Terry Madden, a professional UTV racer who’s raced King of the Hammers and is also in our convoy with his race-spec Can-Am UTV, would later tell me we were clocking just under three-quarters race pace. My heart sank hearing that.

Through the trees, the man once known as “Wonder Boy” shatters my power to say anything but “Whoa!” and smile from ear to ear, giggling in my helmet. I don’t blink for 20 minutes, as my eyes try to read the trail ahead and understand how Pastrana and Madden could process everything so fast. I came up with the certainty that I just suck. 

But as we exit the forest section of the stage and Pastrana floors the 200-horsepower UTV, we feel a sudden vibration followed by an explosion over our heads that causes us to instinctively duck. The roof just ripped off at around 70 mph. Pastrana slows for a fraction of a second, looks up, looks at me, shrugs, and then gets back on the gas. I can sense that same smirk pulling his face back from behind his helmet. 

And we aren’t done with close calls. As we enter the first few feet of the next forest section with Madden leading the convoy, two deer jump out right in front of us. Madden barely misses them by what feels like inches. Suddenly, I’m not just watching Travis’ steering and the trail ahead, but also the forest to the side, waiting for another deer to pop out and join the two of us in the cabin. But the jolt of fresh venison never comes, and we exit the forest to what I think is the finish line our impromptu rally.

Only it’s not. 

The final section is a cliff rock crawl, the type you see those dope-ass rock bouncers hit in 1,000 horsepower tube-frame “cars.” The obstacle doesn’t seem to phase either men as they aim the UTVs at the wall and gun it, going up what felt like a sheer cliff. We’re at the top in seconds, my jaw agape that the stock Can-Am just did that. And then we go back down and hit it again, but a different line that felt even steeper. Still, we get to the top like it’s nothing. 

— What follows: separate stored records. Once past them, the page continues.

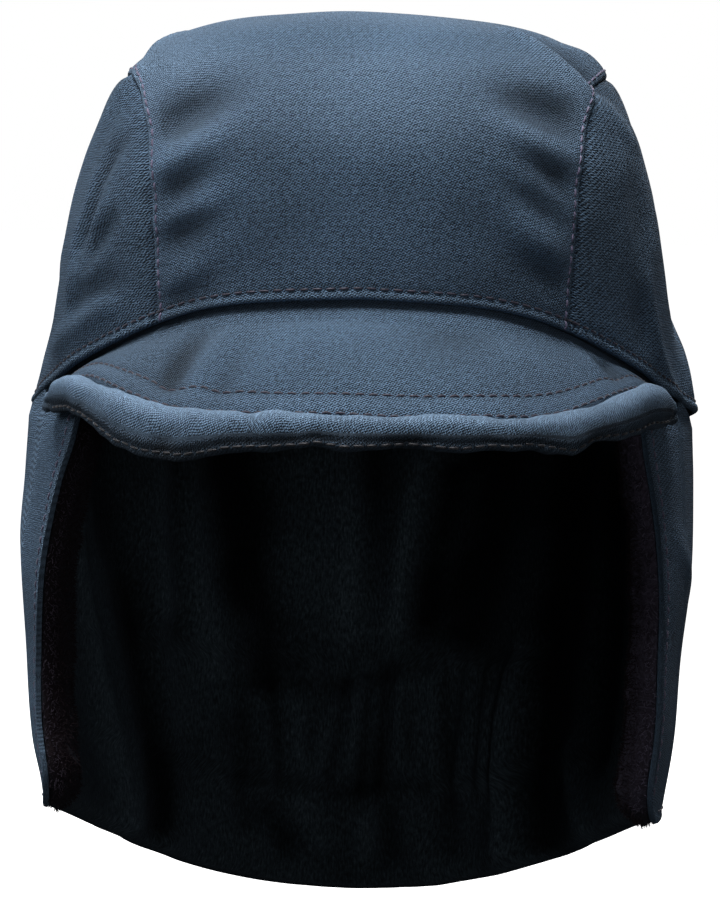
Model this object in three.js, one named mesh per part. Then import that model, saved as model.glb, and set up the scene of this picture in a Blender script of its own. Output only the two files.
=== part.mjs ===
import * as THREE from 'three';

// A lined work cap with a short peak and an ear and neck flap, in millimetres. The peak points along -Y.
// The origin is the middle of the head opening, at the height of the temples.

// Driving dimensions of the crown's outer form, which stands on a base just below the origin
const crown = { frontReach: 119, backReach: 112, height: 120, centreY: 5, baseZ: -9 };

// Half the width that the crown's sides lean in to, by height
const crownWidth = [
  { z: -9, half: 99.2 },
  { z: 13, half: 92.8 },
  { z: 39, half: 87.8 },
  { z: 63, half: 84 },
  { z: 76, half: 82.1 },
  { z: 92, half: 81.2 },
  { z: 114, half: 81 },
];

// How square the form is: 2 is an ellipse, more is boxier. The top arches a little from side to side
const square = { plan: 2.25, overTop: 7, gain: 2.2, frontProfile: 3.6, backProfile: 2.7 };
const topArch = 0.128;

// The crown's front bulges forward and up over its edge, most at one fan angle
const brow = { bulge: 20, fan: 40, spread: 16 };

// Thickness of the layers and the space between pieces
const layer = { cloth: 1.5, crownPile: 5, flapPile: 7, frontEdgePile: 9.5, peak: 2.6, gap: 0.4, seamGap: 0.6 };
const crownPileInset = 6.2;

// The crown's lower edge, by the angle round the head from the front
const crownEdge = [
  { turn: 0, z: 29.6 },
  { turn: 14, z: 28 },
  { turn: 22, z: 25.4 },
  { turn: 30, z: 20.6 },
  { turn: 38, z: 15.2 },
  { turn: 48, z: 9 },
  { turn: 60, z: 2 },
  { turn: 75, z: -4 },
  { turn: 95, z: -6.5 },
  { turn: 130, z: -8 },
  { turn: 180, z: -8 },
];
const turnedEdge = { height: 2.3, fade: 1.2, proud: 0.8 };

// Half the centre panel's width, by the fan angle from the front over the top to the back
const seam = [
  { fan: 10, x: 56.5 },
  { fan: 17, x: 57.6 },
  { fan: 25, x: 58.8 },
  { fan: 33, x: 60.2 },
  { fan: 40, x: 62.4 },
  { fan: 46, x: 64.6 },
  { fan: 53, x: 67.2 },
  { fan: 65, x: 70 },
  { fan: 80, x: 71.5 },
  { fan: 100, x: 71.5 },
  { fan: 125, x: 69.5 },
  { fan: 155, x: 63 },
  { fan: 190, x: 57 },
];

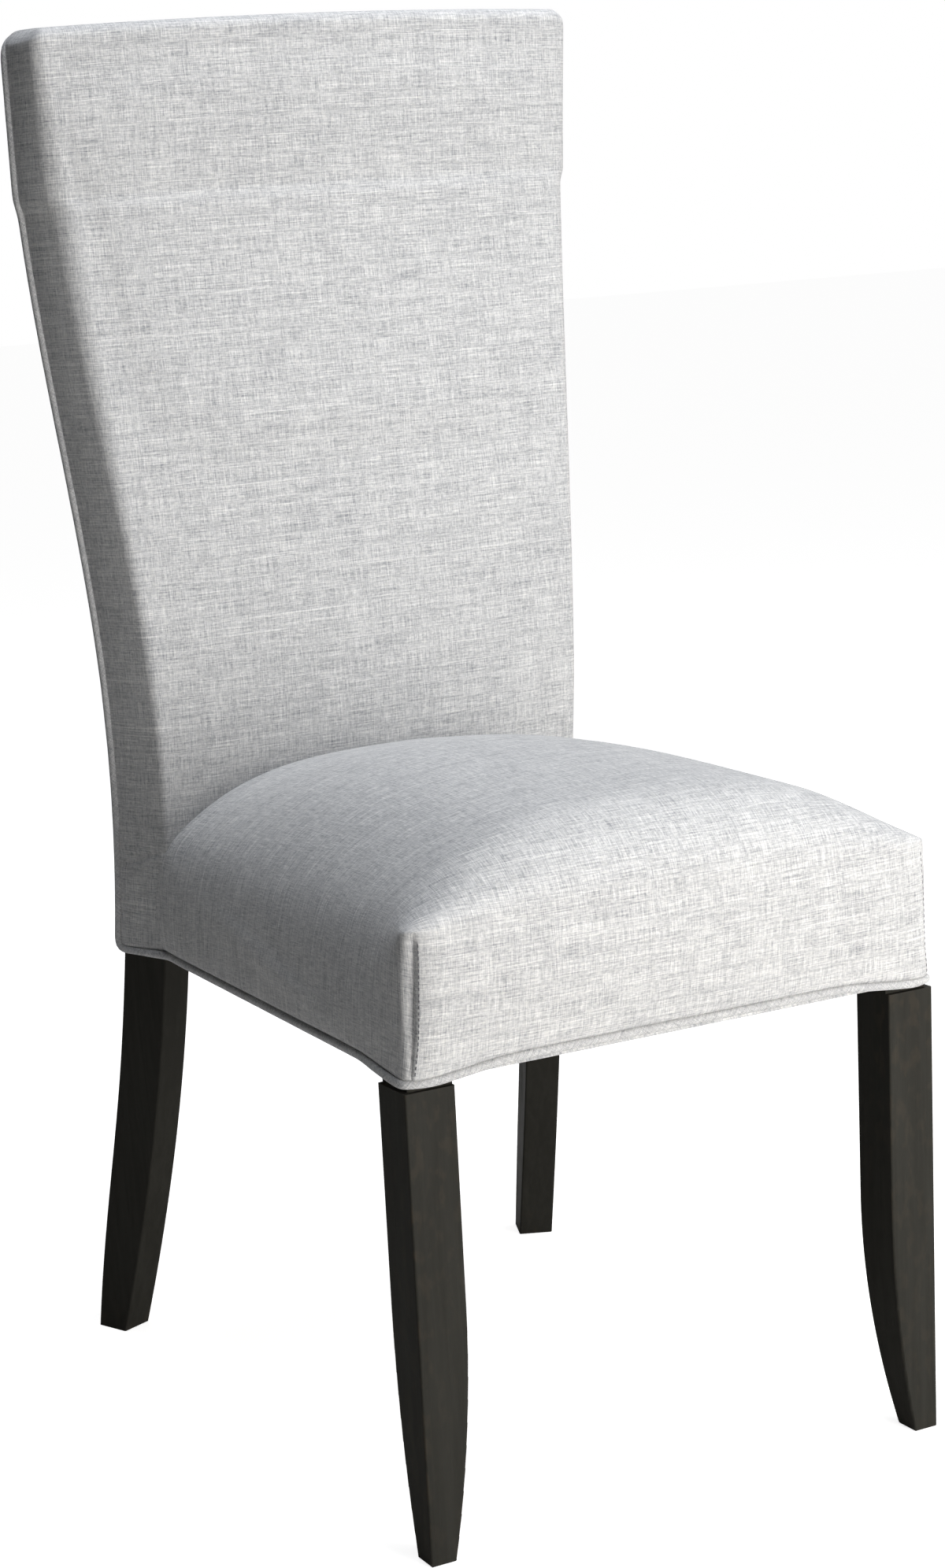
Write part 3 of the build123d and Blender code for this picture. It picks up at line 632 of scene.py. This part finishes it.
def round_front_corner(p):
    """Draws the cover in towards the upright seams at the seat's front corners."""
    x, y, z = p
    low = min(max((457 - z) / 105, 0.0), 1.0)
    a = max(0.0, lerp(seat_high(max(y, 0)), seat_low(max(y, 0)), low) - abs(x))
    b = max(0.0, y - lerp(seat_front_edge(x), FRONT_Y, low))
    if a > 60 or b > 130:
        return p
    amount = lerp(0.72, 1.0, smooth(FOOT_Z, 388, z)) * (1 - smooth(458, 500, z))
    near, far = max(0.0, 1 - b / 11), max(0.0, 1 - b / 64)
    slow = 3.6 - 2.1 * smooth(395, 425, z)
    from_side = ((8.0 - slow) * near ** 2 + slow * far ** 2) * max(0.0, 1 - a / 40) ** 2
    from_front = 4.2 * max(0.0, 1 - a / 26) ** 2 * max(0.0, 1 - b / 40) ** 2
    seam = 1.3 * math.exp(-((a + b) / 1.8) ** 2) * (1 - smooth(452, 458, z))
    seam += tuck(z, front_bottom(x), 3.0) * math.exp(-((a + b) / 12) ** 2)
    side = math.copysign(1.0, x)
    return (x - side * (from_side * amount + seam), y + from_front * amount + seam, z)


def clear_of_leg(p, gap=1.0):
    """Keeps a point of the cover outside the top of the front leg."""
    x, y, z = p
    if y < 1 or y > 47 or z > 441 or abs(x) < 205:
        return p
    least = LEG_HALF + gap - 12 * (1 - smooth(1, 3.2, y)) - 8 * smooth(39, 47, y) - 12 * smooth(430, 441, z)
    return (math.copysign(max(abs(x), least), x), y, z)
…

We crawl down the wall, both to let me and another writer catch our breath, and because Pastrana’s Can-Am is all but out of gas. He’s all smiles as we pull our helmets off. “How was that!” he exclaims. I can barely utter a word, a manic smile plastered across my own face, which clearly lets Travis know I loved our ride. And then he does the most Pastrana thing possible. He calls me out. 

“You’ve got this,” he says, again smirking and pointing at the rock wall ahead of us. The same wall I absolutely thought we were going to backflip off of just moments before. 

Now, if it were anyone else, I would’ve absolutely said, “Nope!” But this is Travis Pastrana, and if you’re an action sports fan of my generation, you know there’s no backing down from this man’s call-out. It’d be like refusing a joint from Snoop or another beer from Stone Cold Steve Austin. You just stamp down the fear and send it. 

Madden, sensing I might be about to need a Medevac a la Street Bike Tommy, grabs his helmet and hops into the stock Can-Am with me. “I’ll walk you through this,” he says, calming my nerves. We talk tactics; he tells me it’s all about managing wheel speed and only turning the wheels when I hit a line that will get us all the way up. 

I get up the first step up, but my wheels spin and instinctively I use my left foot to hit the brakes, halting our progress for a fraction of a second. I get back on the gas, turn the wheel, and climb the last bit with what can only be described as extreme violence. We make it to the top, but it takes what felt like minutes longer than either pro. Madden has some more advice: “Don’t left foot brake. This is one-foot crawling, not rally. If you just use just your right foot, you’ll be 100% smoother. Now, let’s do it again.” 

And so we do. But this time, my left foot is glued to the dead pedal. We hit the wall, I modulate the throttle as best I can—it’s still jerky as all hell as the rock wall bounced us up and down, but less so than before, and way quicker—and we’re up the face again. I breathed a sigh of relief and exhaled what felt like pure adrenaline. 

Long Nguyen

I wouldn’t say I was good at it. Hell, I’m trash compared to these dudes. But I kept the Can-Am shiny side up and didn’t kill Madden or myself. It’s a win, one made all the better as I exit the seat to hear Travis say, “See, you had it!” 

Pastrana and Madden then tell me that they’ve brought a few friends over this wall before, only for them to walk away without even trying it. They’d listened to that internal “Nope.”

I’m still coming down from the experience with two thoughts rolling around my head. First, in Travis’ hands, that Can-Am is a weapon, and it makes me wonder how much farther I can push my own Maverick X3. Not that I should, especially with the kids in the UTV, though they’d be the first to exclaim “Go faster, daddy!” 

And second, I can’t believe Travis Pastrana actually called me out. But there’s video proof and my own smirk that’ll never fade.